Now take 2 minutes and think how you could make everything generic/expression/variable driven, and you have yourself a sweet little SSIS package to extract any table from DB2 to text and bulk load it.

image

What is so great about the .DTF files is that you can modify them with a text editor, which means you can create/modify them programmatically. Think – setting where statements for incremental loads, etc.

image

 

You can see from the two screenshots above, that is all there is. Everything is expression/variable drive. Full Load, and Incremental Load. Using nothing but .dtf files, rxferpcb, a little .NET app I wrote to automatically create DTF’s for incremental (where statements), truncate, delete, and bulk insert. I can load up any table from DB2 to SQL by just setting 3 variables in a parent package.

After you wrap your head around everything I just went over, then stop to think about this. The whole DTF/Data Transfer/etc is all exposed in a COM API for “Data Transfer Automation Objects’”

http://www-912.ibm.com/s_dir/slkbase.NSF/643d2723f2907f0b8625661300765a2a/0c637d6b03f927ff86256a710076ab22?OpenDocument

With that information at your disposal, you could really do some cool things. Why not just create a SSIS Source Adapter that wraps that COM object and dumps the rows directly to the SSIS Buffer, and then does an OLEDB insert or Bulk Insert using the SQL Server Destination?

I have found in my tests that I can load over 100 million row tables – doing a full complete load, in about 6-7
hours. 30-40 million row tables in 4 hours. 2 to extract, 2 to BULK insert. Again, your mileage may vary depending on the width of your table, network speed, disk I/O, etc. To compare, with ODBC, just pulling and inserting 2 million records was taking over 2 hours, I didn’t wait around for it to finish. Pulling 2 Million records with my method described in this blog takes about 3-5 minutes (or less!)

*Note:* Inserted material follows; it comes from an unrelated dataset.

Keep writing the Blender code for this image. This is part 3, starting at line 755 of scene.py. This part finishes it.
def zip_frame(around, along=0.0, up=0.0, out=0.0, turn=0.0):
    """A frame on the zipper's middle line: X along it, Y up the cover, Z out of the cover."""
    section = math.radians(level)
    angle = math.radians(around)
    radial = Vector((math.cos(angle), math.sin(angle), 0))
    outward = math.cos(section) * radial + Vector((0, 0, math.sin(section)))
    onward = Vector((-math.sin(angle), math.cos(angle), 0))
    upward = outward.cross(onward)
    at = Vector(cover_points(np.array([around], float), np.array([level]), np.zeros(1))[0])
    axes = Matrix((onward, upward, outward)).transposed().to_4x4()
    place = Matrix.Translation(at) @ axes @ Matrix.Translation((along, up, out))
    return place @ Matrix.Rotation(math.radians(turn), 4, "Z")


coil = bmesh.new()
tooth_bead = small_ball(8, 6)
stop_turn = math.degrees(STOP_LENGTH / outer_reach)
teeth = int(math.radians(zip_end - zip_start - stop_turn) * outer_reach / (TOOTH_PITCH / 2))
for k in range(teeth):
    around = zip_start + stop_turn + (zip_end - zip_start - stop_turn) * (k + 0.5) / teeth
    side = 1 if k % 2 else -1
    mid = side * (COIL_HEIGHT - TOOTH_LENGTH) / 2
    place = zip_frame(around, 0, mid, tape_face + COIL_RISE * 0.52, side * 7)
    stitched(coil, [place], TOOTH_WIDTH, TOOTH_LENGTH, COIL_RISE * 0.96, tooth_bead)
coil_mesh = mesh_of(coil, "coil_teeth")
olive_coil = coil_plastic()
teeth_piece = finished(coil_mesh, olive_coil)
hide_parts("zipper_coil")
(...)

I know I have skimmed over most of the nitty gritty details in this post, but I hope to convey from a high level that ODBC/OLE DB just aren’t as fast as the method here, I have spent a lot of time over the last few weeks comparing and contrasting performance and manageability. Now, if I could just get that DB2 server upgrade to SQL Server 2008. . . Happy ETL’ing!

SSIS – Two Ways Using Expressions Can Make Your Life Easier – Multi DB Select, Non Standard DB Select

In SQL Server Integration Services (SSIS), pretty much every task or transformation lets you set “expressions” up. Expressions are basically ways to set property values programmatically.

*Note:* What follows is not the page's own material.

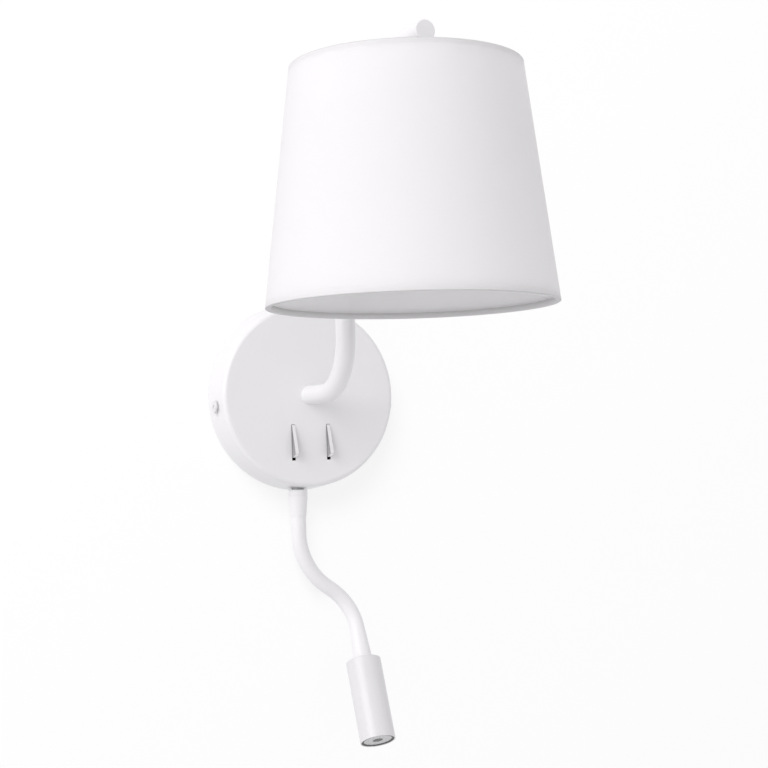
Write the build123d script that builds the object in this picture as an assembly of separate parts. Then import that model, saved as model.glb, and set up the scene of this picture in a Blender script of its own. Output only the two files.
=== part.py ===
from build123d import *
import math
import os

# Bedside wall lamp: a round canopy on the wall, a bent arm that carries a tapered fabric
# shade, two rocker switches and a flexible neck with a small reading head.
# Millimetres. +Z is up, the wall is the plane y = 0 and the lamp stands out along -Y.
# The origin is the middle of the wall bracket's two fixing slots.

# ---- Canopy on the wall ----
CANOPY_WALL_R = 62.5       # outside radius at the wall
CANOPY_FRONT_R = 60.0      # outside radius at the front, before the edge is rounded
CANOPY_DEPTH = 23.0
CANOPY_EDGE_R = 3.0
CANOPY_SKIN = 1.2

# ---- Wall bracket ----
BRACKET_THICK = 2.0
BRACKET_HEIGHT = 36.0
BRACKET_CORNER_R = 3.0
TAB_HEIGHT = 15.0
TAB_REACH = 16.0           # how far a tab stands out from the wall
TAB_WALL_GAP = 2.0         # between a tab and the inside of the canopy, on the centre line
SLOT_SPACING = 70.0
SLOT_LENGTH = 14.0
SLOT_WIDTH = 5.2
CABLE_HOLE_R = 11.0
EARTH_X = 19.5
EARTH_SCREW_R = 2.0
EARTH_HEAD_R = 3.6
EARTH_HEAD_H = 2.4
EARTH_WASHER_R = 4.4
EARTH_WASHER_H = 0.8

# ---- Canopy screws, one at each side ----
SIDE_SCREW_DROP = 6.5      # below the middle of the canopy
SIDE_SCREW_DEPTH = 11.0    # from the wall
SIDE_SCREW_R = 2.0
SIDE_HEAD_R = 4.0
SIDE_HEAD_H = 1.2
SIDE_DRIVE_R = 1.3
SIDE_DRIVE_DEPTH = 0.7

# ---- Arm ----
ARM_R = 6.25
ARM_WALL = 1.0
ARM_STANDOFF = 84.0        # wall to the middle of the upright
ARM_BEND_R = 34.0
ARM_TOP_Z = 197.5          # middle of the bar over the shade
BAR_OVERHANG = 26.5        # axis of the shade to the end of the bar
CAP_THICK = 2.0
CAP_PLUG = 6.0
CAP_EDGE_R = 0.8
STUD_R = 5.0
STUD_BORE_R = 3.7
STUD_IN_ARM = 14.0
STUD_IN_CANOPY = 9.0
NUT_FLATS = 14.0
NUT_THICK = 4.0
WASHER_R = 10.0
WASHER_THICK = 1.2

# ---- Shade ----
SHADE_BOTTOM_R = 85.0
SHADE_TOP_R = 68.0
SHADE_HEIGHT = 139.0
SHADE_STANDOFF = 181.5     # wall to the axis of the shade
COVER_THICK = 0.5
LINER_THICK = 0.45
TRIM_THICK = 0.4
TRIM_INSIDE = 3.3          # height of the hem on the inside of the shade
RING_WIRE_R = 0.9
SKIN_GAP = 0.05            # between layers that are glued together
FITTER_DROP = 15.0         # top of the shade to the top of the fitter washer
FITTER_HOLE_R = 20.2
FITTER_R = 27.0
FITTER_THICK = 1.6
SPOKE_R = 1.5
SPOKE_TIP_R = 0.82         # the thinned end that is welded to the ring wire
SPOKE_COUNT = 3
SPOKE_TURN = 30.0          # turns the spokes clear of the arm

# ---- Lampholder, with the screw shell for a 27 mm lamp cap ----
HOLDER_BODY_R = 19.6
HOLDER_WALL = 2.2
HOLDER_BODY_H = 34.0
HOLDER_FLANGE_R = 23.0
HOLDER_FLANGE_H = 2.0
HOLDER_NECK_R = 8.0
HOLDER_NECK_H = 4.0
HOLDER_CAP_H = 20.0
NIPPLE_R = 5.0
NIPPLE_BORE_R = 3.5
NIPPLE_IN_HOLDER = 9.0
NIPPLE_COLLAR_R = 8.0
NIPPLE_COLLAR_H = 1.75     # underside of the bar to the top of the lampholder
CLAMP_RING_R = 28.0
CLAMP_RING_H = 6.0
CLAMP_RING_NOTCHES = 12
CLAMP_NOTCH_R = 2.2
CORE_H = 15.0
SHELL_BORE_R = 13.6
SHELL_WALL = 0.5
SHELL_H = 15.0
CONTACT_R = 4.0
CONTACT_H = 1.4

# ---- Lamp bulb ----
BULB_CAP_R = 13.2
BULB_CAP_H = 23.0
BULB_TIP_R = 4.5
BULB_TIP_H = 1.6
BULB_BODY_H = 18.0
BULB_GLOBE_R = 22.5
BULB_GLOBE_DROP = 53.0     # lamp contact to the middle of the globe
BULB_GLASS = 1.0

# ---- Rocker switches ----
ROCKER_OFFSET = 12.4       # from the middle of the canopy, left and right
ROCKER_MID_Z = -30.9
ROCKER_WIDTH = 2.2
ROCKER_LENGTH = 20.8
ROCKER_TILT = 17.0         # either way from the middle of the travel
ROCKER_PIVOT_DEPTH = 3.0   # behind the face of the canopy
ROCKER_FACE_REACH = 6.4    # pivot to the face of the rocker
ROCKER_BACK_REACH = 3.6
ROCKER_END_R = 1.1
ROCKER_GAP = 0.25          # beside the rocker in its slot
ROCKER_SLOT_HALF = 11.8
PIN_R = 1.25
PIN_CLEAR = 0.06
PIN_BEARING = 1.6          # how far each end of the pin runs in the housing
HOUSING_WALL = 2.6
HOUSING_DEPTH = 13.6
TAG_WIDTH = 4.0
TAG_THICK = 0.8
TAG_LENGTH = 3.6
TAG_OFFSET = 7.0           # above and below the middle of the switch

# ---- Driver and terminal block ----
DRIVER_SIZE = (48.0, 15.0, 26.0)
DRIVER_X = 6.0
DRIVER_Z = 31.0
DRIVER_CORNER_R = 1.5
TERMINAL_SIZE = (22.0, 12.0, 12.0)
TERMINAL_X = -33.0
TERMINAL_Z = 27.0
TERMINAL_POLES = 3
TERMINAL_SCREW_R = 1.9
TERMINAL_SCREW_DEPTH = 3.0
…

Here are two scenarios where you might use expressions (there are 100’s of uses, these are just two that are kind of related).

  1. Multiple Database Select – You have multiple databases – same schema, let’s say you have 300 installs of a 3rd party product and they all need their own database. I know it might sound impossible, but trust me, it can happen. Now, you want to run the same query over all databases, and pull data from a table, and dump into a data warehouse, for example. You could write 300 queries, and keep adding/removing based on the databases, you could create some elaborate dynamic SQL proc using loops, or you might have some other way, or, you could use SSIS Expressions.

    Now, how would you go about doing this? It is pretty easy actually. First step, you need to set up a loop in SSIS. You would want to grab a recordset of database names using an Execute SQL Task, or however you’d like, and store in an object variable. Then you can loop through that list. Your only difference in your query would be database name, so what you would do is have a variable for your SELECT statement. Name it whatever, but what you want to do is click on the variable, the properties of it. You will see Expression. Open the expression box and then set it to something like this

    ”SELECT Col1,Col2,Col3 FROM “ +  @[User:CurrentDatabaseName] + ".dbo.MyTable"

    image

    @[User:CurrentDatabaseName] is another variable to store the databasename that you would grab as you loop through your list of databasenames.

    Finally, in your dataflow, OLE DB source, you can change the Data Access Mode to “SQL Command From Variable”, and then it will let you choose your variable. As your for loop loops through your database names, and updates your SELECT variable, you can then select data from each database as you loop through them.

    image  

  2. Non-Standard Database Select – Not sure how to label this one, but here is what I am talking about. I like to make all my queries as stored procedures in SSIS, at least as much as possible. This works great when you are doing SQL Server to SQL Server, but what happens if its Oracle to SQL Server, DB2 to SQL Server, etc? Yes I know you can create stored procs on those systems, but you might be in a place or position where you just can’t or don’t want to. In that case you would want to use just standard T-SQL select statements to get data. You can easily put in params if the source is an OLE DB source, but what if it is an ODBC Source? You have to use the DataReader source, and you can’t easily set params – like a WHERE statement. You HAVE to use Expressions in order to have a query with a dynamic WHERE statement or passing in a variable as WHERE statement filter.

    So, throw a DataFlow on your package, and inside that, throw a DataReader source, and then set the connection to your ODBC Connection (ADO.NET Connection) and set the command text. Good to go. But where to set the connection? Not very intuitive. Go back to your DataFlow and look at the expressions for it. You will see one for DataReaderSource.CommandText (where DataReaderSource is the name of your DataReaderSource). You can set the expression up there. Now you can change an Oracle SQL Statement or DB2 or whatever to something that takes params without the need for a stored proc on that other database server.

So, while there are hundreds if not thousands of uses for expressions in SSIS, these are just a couple of uses that can make your life easier when trying to do more dynamic type queries in your DataFlow. Happy ETL’ing!